- Born: 1 March 1960 (age 66) Rwanda
- Citizenship: Rwandan
- Education: First Pavlov State Medical University (Doctor of Medicine) (PhD in Pediatrics)
- Occupations: Physician and politician
- Years active: 1999–present
- Known for: Politics
- Title: Minister of State for Local Government Responsible for Social Affairs in the Cabinet of Rwanda

= Alvera Mukabaramba =

Rwandan pediatrician and politician

Alvera Mukabaramba (born 1 March 1960) is a Rwandan pediatrician and politician who has been the Minister of State for Local Government Responsible for Social Affairs in the Cabinet of Rwanda, since 10 October 2011.

==Background and education==
She was born in Rwanda on 1 March 1960. She studied at the First Pavlov State Medical University, in St.Petersburg, Russia, graduating with a medical degree.

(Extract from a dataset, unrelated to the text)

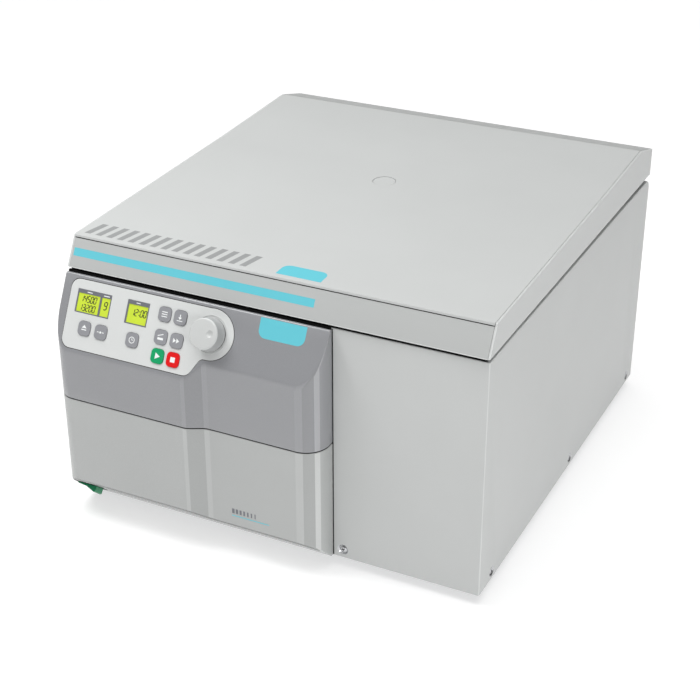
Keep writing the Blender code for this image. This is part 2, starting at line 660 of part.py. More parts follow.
def make_buckets():
    floor = BUCKET_BOTTOM + BUCKET_WALL
    inner = BUCKET_RADIUS - BUCKET_WALL
    cup = ((0, BUCKET_BOTTOM), (BUCKET_RADIUS - 6 * MM, BUCKET_BOTTOM),
           (BUCKET_RADIUS, BUCKET_BOTTOM + 6 * MM), (BUCKET_RADIUS, BUCKET_TOP), (inner, BUCKET_TOP),
           (inner, floor + 3 * MM), (inner - 3 * MM, floor), (0, floor))
    for number in range(4):
        turn = Matrix.Rotation(number * math.pi / 2, 4, "Z")
        place = Matrix.Translation((0, ROTOR_Y, PIVOT_Z)) @ turn @ Matrix.Translation((PIVOT_RADIUS, 0, 0))
        trunnion = pivot(f"bucket_{number + 1}_trunnion", place.translation, turn)
        shell = turned(cup, 32, place)
        bucket = add_object(f"bucket_{number + 1}", shell, "anodised_aluminium", trunnion, smooth=True)
        outline = rectangle(-8 * MM, -9 * MM, 8 * MM, 10 * MM)
        seat = circle((0, 0), 5.6 * MM, 12)
        lugs = [extruded(outline, low, high, place @ FRONTWARD, [seat])
                for low, high in ((41.5 * MM, 48.7 * MM), (-48.7 * MM, -41.5 * MM))]
        add(bucket, merged(lugs), trunnion)


# ---------------------------------------------------------------- lid


def make_lid(hinge):
    outer = [(FRONT_Y + back, BASE_Z + up) for back, up in reversed(LID_PROFILE)]
    shell = add_object("lid_shell", extruded(outer, -SIDE_X, SIDE_X, SIDEWAYS), "painted_steel", hinge)
    # The hollow follows the cover's outline one sheet inside it, and runs out through the open underside
    inner = inset(outer, LID_SHEET)
    first = inner.index(min(inner))
    front_foot, *others = inner[first:] + inner[:first]
    rear_foot = others[0]
    below = 15 * MM
    inside = [(front_foot[0] - below * LID_FRONT_LEAN, front_foot[1] - below),
              (rear_foot[0], rear_foot[1] - below), *others, front_foot]
    cut(shell, extruded(inside, LID_SHEET - SIDE_X, SIDE_X - LID_SHEET, SIDEWAYS), hinge)
    below_z = BASE_Z + 320 * MM
    notches = []
    for side in (-1, 1):
        for x, half, top in ((HINGE_X, 14 * MM, HINGE_Z + 10 * MM), (STRUT_X, 8 * MM, BASE_Z + 339 * MM)):
            left, right = side * x - half, side * x + half
            notches.append(block((left, REAR_Y - 5 * MM, below_z), (right, REAR_Y + 5 * MM, top)))
    port = extruded(circle((0, ROTOR_Y), PORT_RADIUS + GAP, 32), BASE_Z + 350 * MM, BASE_Z + 390 * MM)
    cut(shell, merged([*notches, port]), hinge)

    half = SIDE_X - LID_SHEET - GAP
    front = FRONT_Y + 2.5 * MM
    outline = [(-half, front), (half, front), (half, LINER_WAIST_Y), (LINER_WAIST_X, LINER_WAIST_Y),
               (LINER_WAIST_X, LINER_REAR_Y), (-LINER_WAIST_X, LINER_REAR_Y), (-LINER_WAIST_X, LINER_WAIST_Y),
               (-half, LINER_WAIST_Y)]
    liner = extruded(outline, LINER_Z, LINER_Z + LINER_THICKNESS,
                     holes=[circle((0, ROTOR_Y), PORT_RADIUS + GAP, 32)])
    add_object("lid_liner", liner, "liner_plastic", hinge)
    port_top = BASE_Z + 373.4 * MM
    window = extruded(circle((0, ROTOR_Y), PORT_RADIUS, 32), LINER_Z, port_top)
    add_object("lid_port_window", window, "port_acrylic", hinge, smooth=True)


def make_strikers(hinge):
    for side, x in (("left", -LOCK_X), ("right", LOCK_X)):
        outline = rectangle(x - 12 * MM, BASE_Z + 295 * MM, x + 12 * MM, LINER_Z - GAP)
        window = rectangle(x - 6 * MM, BASE_Z + 300 * MM, x + 6 * MM, BASE_Z + 314 * MM)
        plate = extruded(outline, -STRIKER_Y - 1.5 * MM, -STRIKER_Y + 1.5 * MM, FRONTWARD, [window])
        add_object(f"striker_{side}", plate, "machined_steel", hinge)


def make_lock():
    """Two hooks on one shaft, at rest swung clear of the strikers."""
    axle = pivot("lid_lock_axle", (0, LOCK_Y, LOCK_Z))
    shaft = extruded(circle((LOCK_Y, LOCK_Z), 5 * MM, 16), -LOCK_X - 6 * MM, LOCK_X + 6 * MM, SIDEWAYS)
    node = add_object("lid_lock", shaft, "machined_steel", axle)
    profile = [*arc((0, 0), 9 * MM, 150, 390, 10), (7 * MM, 42 * MM), (-12 * MM, 42 * MM),
               (-12 * MM, 36 * MM), (-1 * MM, 36 * MM), (-1 * MM, 14 * MM)]
    swing = Matrix.Translation((0, LOCK_Y, LOCK_Z)) @ Matrix.Rotation(-LOCK_OPEN_ANGLE, 4, "X") @ SIDEWAYS
    hooks = [extruded(profile, x - 2.5 * MM, x + 2.5 * MM, swing) for x in (-LOCK_X, LOCK_X)]
    add(node, merged(hooks), axle)
    outline = rectangle(FRONT_Y + 28 * MM, BASE_Z + 252 * MM, FRONT_Y + 64 * MM, UNDER_DECK_Z)
    bearing = extruded(outline, -30 * MM, 30 * MM, SIDEWAYS, [circle((LOCK_Y, LOCK_Z), 5.6 * MM, 16)])
    add_object("lock_bearing", bearing, "black_plastic")


def make_hinges(hinge):
    """Each bracket stands on the deck and carries its pin; the leaf on the lid turns round the pin."""
    for side, x in (("left", -HINGE_X), ("right", HINGE_X)):
        outward = 1 if x > 0 else -1
        inner_x = x - outward * HINGE_WIDTH / 2
        outer_x = x + outward * HINGE_WIDTH / 2
        foot_y = FRONT_Y + 584 * MM
        web = [(foot_y, DECK_Z + GAP), (FRONT_Y + 611 * MM, DECK_Z + GAP),
               (HINGE_Y + 4 * MM, HINGE_Z - 5 * MM), *arc((HINGE_Y, HINGE_Z), 6.4 * MM, -50, 200, 10),
               (FRONT_Y + 604 * MM, DECK_Z + 2.3 * MM), (foot_y, DECK_Z + 2.3 * MM)]
        knuckle_half = 4 * MM
        bracket = extruded(web, x - knuckle_half, x + knuckle_half, SIDEWAYS)
        node = add_object(f"hinge_bracket_{side}", bracket, "machined_steel")
        pin_low = min(x, x + outward * 46 * MM)
        pin_high = max(x, x + outward * 46 * MM)
        add(node, extruded(circle((HINGE_Y, HINGE_Z), 3 * MM, 16), pin_low, pin_high, SIDEWAYS))

        head_y, head_z = STRUT_HEAD
        leaf_inner = outward * (STRUT_X + STRUT_HEAD_WIDTH / 2 + 3 * MM)
        leaf_low, leaf_high = sorted((leaf_inner, leaf_inner + outward * LEAF_THICKNESS))
        eye = circle((HINGE_Y, HINGE_Z), 3.4 * MM, 16)
        plate = [*arc((HINGE_Y, HINGE_Z), 6.4 * MM, -90, 80, 8), (HINGE_Y - 14 * MM, BASE_Z + 363 * MM),
                 (FRONT_Y + 548 * MM, BASE_Z + 378 * MM), (FRONT_Y + 548 * MM, head_z - 6 * MM)]
        leaf = extruded(plate, leaf_low, leaf_high, SIDEWAYS, [eye])
        node = add_object(f"lid_hinge_leaf_{side}", leaf, "machined_steel", hinge)
        stud_low, stud_high = sorted((leaf_inner + outward * 1 * MM, leaf_inner - outward * 2.4 * MM))
        add(node, extruded(circle((head_y, head_z), 5 * MM, 12), stud_low, stud_high, SIDEWAYS), hinge)


def make_struts():
    foot = Vector((0, *STRUT_FOOT))
    head = Vector((0, *STRUT_HEAD))
    length = (head - foot).length
    lean = math.atan2(head.y - foot.y, head.z - foot.z)
    for side, outward in (("left", -1), ("right", 1)):
        place = Matrix.Translation((outward * STRUT_X, *STRUT_FOOT)) @ Matrix.Rotation(-lean, 4, "X")
        foot_pivot = pivot(f"strut_{side}_foot", place.translation)
        barrel = ((0, -9 * MM), (9 * MM, -9 * MM), (9 * MM, STRUT_BARREL), (4.5 * MM, STRUT_BARREL),
                  (4.5 * MM, 20 * MM), (0, 20 * MM))
        tube = turned(barrel, 16, place)
        cylinder = add_object(f"strut_cylinder_{side}", tube, "black_plastic", foot_pivot, smooth=True)
        stud_ends = sorted((outward * (STRUT_X + 3 * MM), outward * (SIDE_X - SHEET - 1 * MM)))
        stud = extruded(circle(STRUT_FOOT, 4 * MM, 12), *stud_ends, SIDEWAYS)
        add(cylinder, stud, foot_pivot)

        rod_slide = pivot(f"strut_{side}_slide", place.translation, place)
        rod = ((0, 35 * MM), (4 * MM, 35 * MM), (4 * MM, length), (0, length))
        node = add_object(f"strut_rod_{side}", turned(rod, 12, place), "machined_steel", rod_slide)
        head_x = outward * STRUT_X
        end = extruded(circle(STRUT_HEAD, STRUT_HEAD_RADIUS, 16), head_x - STRUT_HEAD_WIDTH / 2,
                       head_x + STRUT_HEAD_WIDTH / 2, SIDEWAYS)
        add(node, end, rod_slide)


# ---------------------------------------------------------------- electrics and cooling


def make_motor_drive():
    """The inverter: a flat module with a comb of cooling fins."""
    fins = []
    left = 115 * MM
    for number in range(9):
        x = left + number * 15 * MM
        fins += [(x, 80 * MM), (x + 4 * MM, 80 * MM)]
        if number < 8:
            fins += [(x + 4 * MM, 50 * MM), (x + 15 * MM, 50 * MM)]
    right = left + 8 * 15 * MM + 4 * MM
    outline = [(right, DECK_SHEET + GAP), *reversed(fins), (left, DECK_SHEET + GAP)]
    frame = Matrix.Translation((0, 0, BASE_Z)) @ FRONTWARD
    add_object("motor_drive", extruded(outline, 90 * MM, 210 * MM, frame), "anodised_aluminium")


def make_fan():
    back = REAR_Y - SHEET - 1 * MM
    frame = Matrix.Translation((FAN_X, back, FAN_Z)) @ FRONTWARD
    square = rounded_rectangle(-FAN_HALF, -FAN_HALF, FAN_HALF, FAN_HALF, 6 * MM, 2)
    housing = add_object("fan_frame", extruded(square, 0, FAN_DEPTH, frame, [circle((0, 0), FAN_RADIUS, 32)]),
                         "black_plastic")
    spider = []
    for quarter in range(4):
        turn = Matrix.Rotation(quarter * math.pi / 2, 2)
        corners = ((FAN_RADIUS + 1 * MM, -2.5 * MM), (FAN_RADIUS + 1 * MM, 2.5 * MM), (14 * MM, 2.5 * MM),
                   (12 * MM, 12 * MM), (2.5 * MM, 14 * MM))
        spider += [tuple(turn @ Vector(corner)) for corner in corners]
    add(housing, extruded(spider, FAN_DEPTH - 3 * MM, FAN_DEPTH - 0.5 * MM, frame))

    shaft = pivot("fan_shaft", (FAN_X, back - FAN_DEPTH / 2, FAN_Z), frame)
    hub = ((0, 2 * MM), (16.5 * MM, 2 * MM), (16.5 * MM, FAN_DEPTH - 4 * MM), (0, FAN_DEPTH - 4 * MM))
    rotor = add_object("fan_rotor", turned(hub, 24, frame), "black_plastic", shaft, smooth=True)
    blades = []
    for number in range(7):
        turn = frame @ Matrix.Rotation(math.tau * number / 7, 4, "Z") @ Matrix.Translation((0, 0, 11 * MM))
        pitch = turn @ Matrix.Rotation(math.radians(35), 4, "X")
        blades.append(extruded(rectangle(15 * MM, -10 * MM, 40 * MM, 10 * MM), -0.8 * MM, 0.8 * MM, pitch))
    add(rotor, merged(blades), shaft)


def make_mains_inlet():
    """Appliance inlet for a detachable cord: three flat pins in a socket with two cut corners."""
    frame = Matrix.Translation((INLET_X, REAR_Y - 0.5 * MM, INLET_Z)) @ FRONTWARD
    half_width, half_height = (size / 2 for size in INLET_SIZE)
    outline = rectangle(-half_width, -half_height, half_width, half_height)
    inlet = add_object("mains_inlet", extruded(outline, 0, INLET_DEPTH, frame), "black_plastic")
    wide = half_width - 1.5 * MM
    tall = half_height - 1.5 * MM
    socket = [(-wide, -tall), (wide, -tall), (wide, tall - 4 * MM), (wide - 4 * MM, tall),
              (4 * MM - wide, tall), (-wide, tall - 4 * MM)]
    pins = [rectangle(-8 * MM, -4 * MM, -6 * MM, 0), rectangle(6 * MM, -4 * MM, 8 * MM, 0),
            rectangle(-2 * MM, 3.5 * MM, 2 * MM, 5.5 * MM)]
    cut(inlet, extruded(socket, -5 * MM, 17 * MM, frame, pins))


def main():
    clear_scene()
    hinge = pivot("lid_hinge_axis", (0, HINGE_Y, HINGE_Z))
    make_base()
    make_feet()
    make_front_panel()
    make_side_panels()
    make_deck()
    make_rear_panel()
    make_upper_fascia()
    make_lower_fascia()
    make_control_plate()
    make_displays()
    make_keys()
    make_knob()
    make_control_board()
    make_mains_switch()
    make_chamber()
    make_motor()
    make_rotor()
    make_buckets()
    make_lid(hinge)
    make_strikers(hinge)
    make_lock()
    make_hinges(hinge)
    make_struts()
    make_motor_drive()
    make_fan()
    make_mains_inlet()


main()
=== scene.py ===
"""Looks of a laboratory bench centrifuge: every visible surface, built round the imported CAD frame."""

import math

import bmesh
import bpy
from mathutils import Matrix, Vector


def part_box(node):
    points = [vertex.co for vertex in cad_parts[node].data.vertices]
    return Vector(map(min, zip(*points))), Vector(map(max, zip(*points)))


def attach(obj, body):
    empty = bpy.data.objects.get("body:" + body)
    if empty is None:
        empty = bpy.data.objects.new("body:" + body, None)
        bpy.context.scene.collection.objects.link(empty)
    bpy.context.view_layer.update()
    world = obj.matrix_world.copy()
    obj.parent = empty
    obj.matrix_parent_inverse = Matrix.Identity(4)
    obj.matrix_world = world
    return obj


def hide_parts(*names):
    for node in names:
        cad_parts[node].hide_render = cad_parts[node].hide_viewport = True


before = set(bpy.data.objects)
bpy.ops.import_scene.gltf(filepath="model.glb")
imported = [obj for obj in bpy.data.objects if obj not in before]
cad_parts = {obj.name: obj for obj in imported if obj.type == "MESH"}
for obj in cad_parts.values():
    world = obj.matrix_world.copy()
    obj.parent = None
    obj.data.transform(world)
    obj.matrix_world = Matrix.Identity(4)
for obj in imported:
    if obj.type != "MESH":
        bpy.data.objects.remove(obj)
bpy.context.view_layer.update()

MM = 0.001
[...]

She specialized in pediatrics, and the university awarded her a Doctor of Philosophy in the subject.

==Career==
Alvera Mukabaramba's political career began in 1999, when she became a member of the National Transitional Assembly, serving in that capacity until 2003. From 2003 until October 2011, she was a Senator in Rwanda's bicameral parliament. Then on 10 October 211, she was appointed State Minister for Social Affairs and Community Development in the Ministry of Local Government, replacing the late Christine Nyatanyi, who died in a hospital in Brussels, Belgium. Since then, she has been retained in the cabinet and has retained her portfolio in the various cabinet reshuffles, including the one on 31 August 2017.

==Other considerations==
Makaramba is a member of the Party of Progress and Concord (PPC). She has twice ran for the presidency of Rwanda. The first time was in 2003, but she withdrew and threw her weight behind Paul Kagame. She ran again in 2010, but lost.

In 2012, she was elected as the new president of the "Rwanda Forum for Political Parties" (FFFP), an organization that brings together all the political parties in the country, to foster national unity.